Here is the latest addition to the mountain of cushions currently breaking it’s way through the surface crust of my bedroom and out into the open.
This time I decided to have a go at applique. I used a flower pattern from trusty Cath Kidston’s book, and cut out three in two contrasting, retro-orange florals fabrics. Bright orange colours are a spring/summer 2011 must have, and I think I’ve almost hit the fashion-nails into the soles of the fashion-wedges with this one.
I used my sewing machine to stitch around the edges of the flowers onto the plain cream backing. I chose a contrasting pink colour so that the row of stitches would stand out, and make the cushion look even more home made. I didn’t put any hems around the edges as I quite like the ’vintage’ frayed look. I then hand-stitched a load of contrasting coloured buttons onto the centre flower just to add a bit more to that eclectic look I was striving for.
The back of the cushion uses the same fabrics as that of the applique flowers. I think the contrasting panels works quite well. This cushion wouldn’t look out of place in a retro fashion store (or indeed my grandma’s living room).
Sometime I surprise myself by how amazingly creative I actually am. This is one of those moments. I was in Debenhams with my mum earlier on today, and spotted loads of colourful Union Jack cushions, ranging in price from about £25 to £65. Surely I could make something similar without such a hefty price tag?
Once home I rummaged through Grandma’s Box of Donated Material Scraps and picked out a few florals, pinks and blues that went together nicely. I mostly (make that entirely) improvised on the Union Jack pattern – I simply cut lots of long pieces of fabric, pressed the edges, and then did a long running stitch down the middle to attach them to the background floral material. On the blue pieces running vertically/horizontally I used a zig-zag stitch to make the cushion look even more exotic, and then added a strip of purple ribbon in each direction.
The back of the cushion is a plain, baby pink cotton, and the pattern comes from my Cath Kidston Sew! book which I adapted slightly for my own design. I think it took me about 3.5 hours altogether. Let the bidding commence!
Last week it was one of my closest friend’s 22nd birthday. I’ve known her since I was about 4 years old, and so decided that she deserved something created with my new found sewing skills. I picked a different cushion pattern out of the Cath Kidston book this time – a rectangular cushion with a contrasting front panel and little applique birds. I wish I realised how time consuming this would be, otherwise I probably wouldn’t have started the project only a handful of days before her actual birthday.
I had to hand sew each of the applique birds, which took about 6 hours in total. The pieces of material are so tiny, and each of the wings needs stuffing with the most miniscule amount of polyester toy filling. Once that’s done, the edges need to be pressed under and the birds need to be hand stitched onto the cushion’s front panel. This took about 1 hour per bird. My fingers were protesting with exhaustion at this point, but I convinced myself that my friend’s gratitude was worth the pain.
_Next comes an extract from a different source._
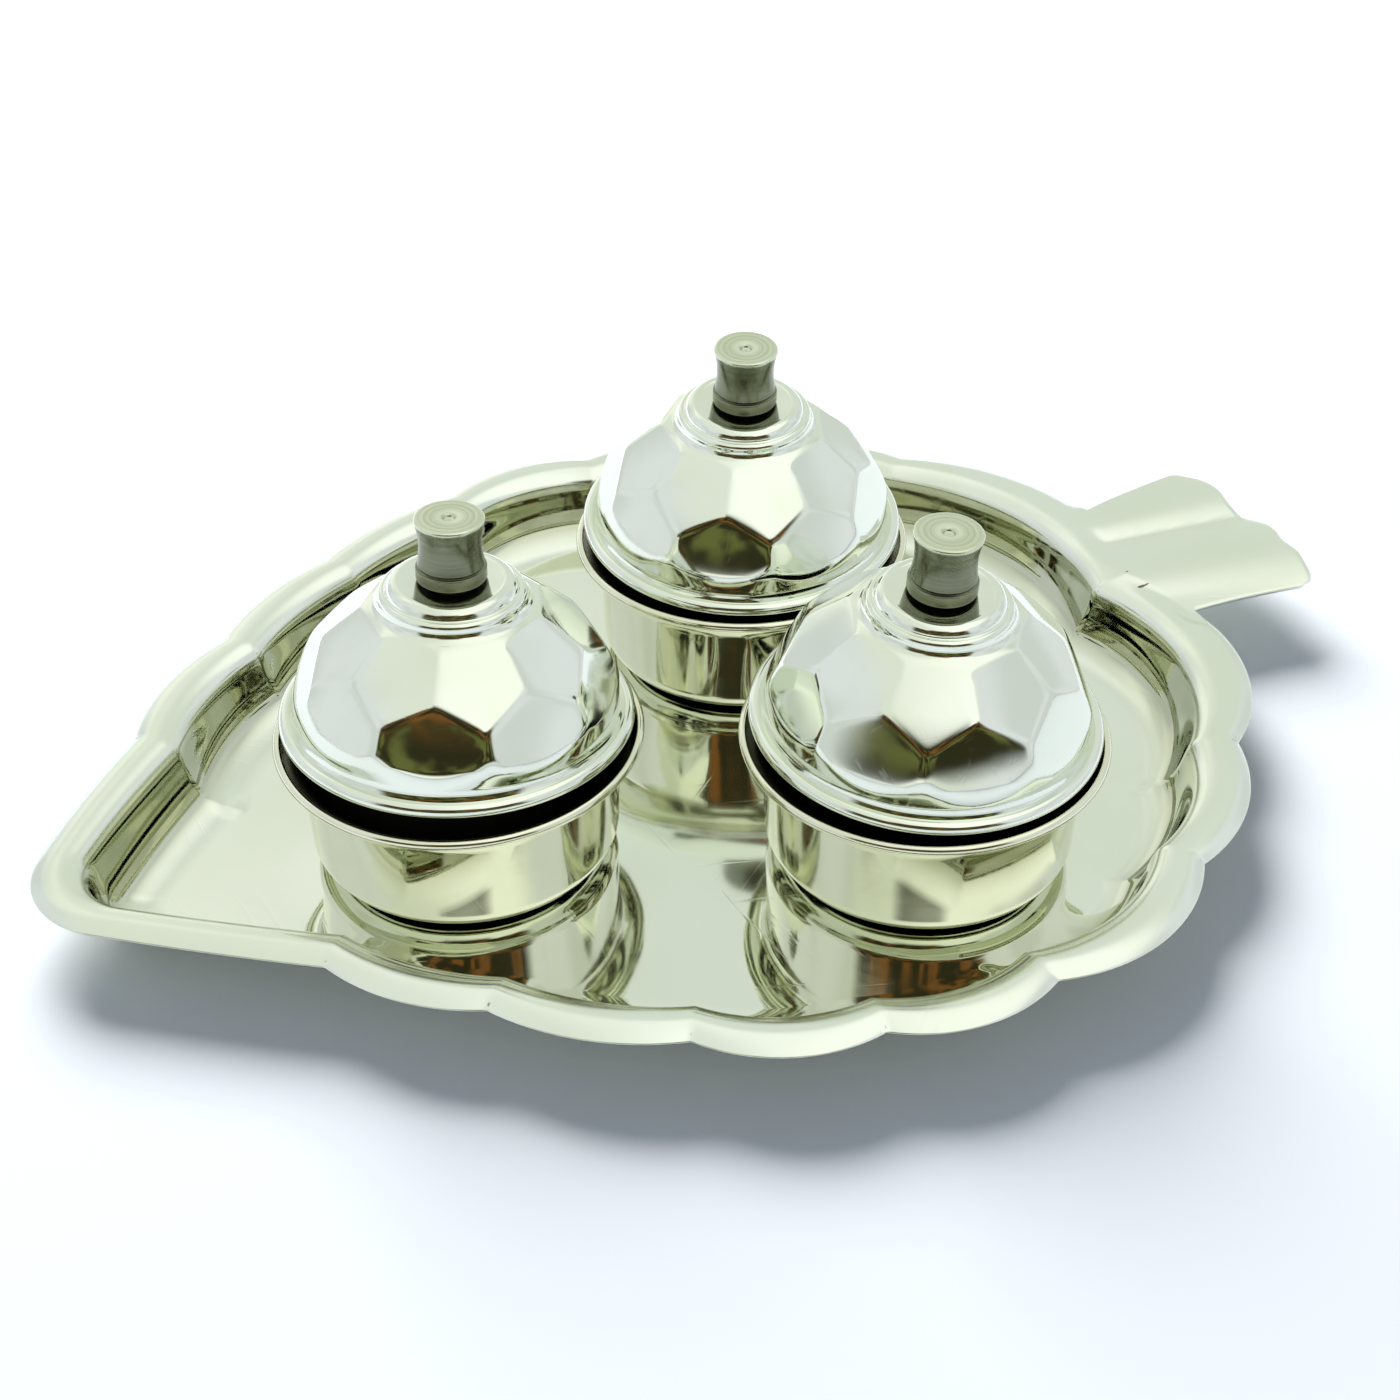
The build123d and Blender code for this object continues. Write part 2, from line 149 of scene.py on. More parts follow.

Et voila – le produit final! Once the pesky little birds were stitched to the front panel, assembling the rest of the cushion on the machine proved to be no problem. The finished product looks quite chirpy and very cute. I’d love to make one for myself but I’m not sure I have enough patience.
Perhaps this is a project for more experienced fingers.
Now that I have somewhere safe to store my pins, thanks to the adventurous pin cushion I made previously, I decided to embark upon my first real project. Cushions. These are supposedly the easiest pattern in the book, and once again the book proved to be correct.
The cushions are made up of 2 back pieces and 2 side panels in a crinkled floral cotton, and 1 front panel in a contrasting striped floral cotton. I think the contrast between stripes and flowers makes the cushions look more intricate than they actually are! A good result all round. They look lovely against pine furniture, as in the photo I took in the dining room, and have a lovely country house sentiment to them. Move over Laura Ashley.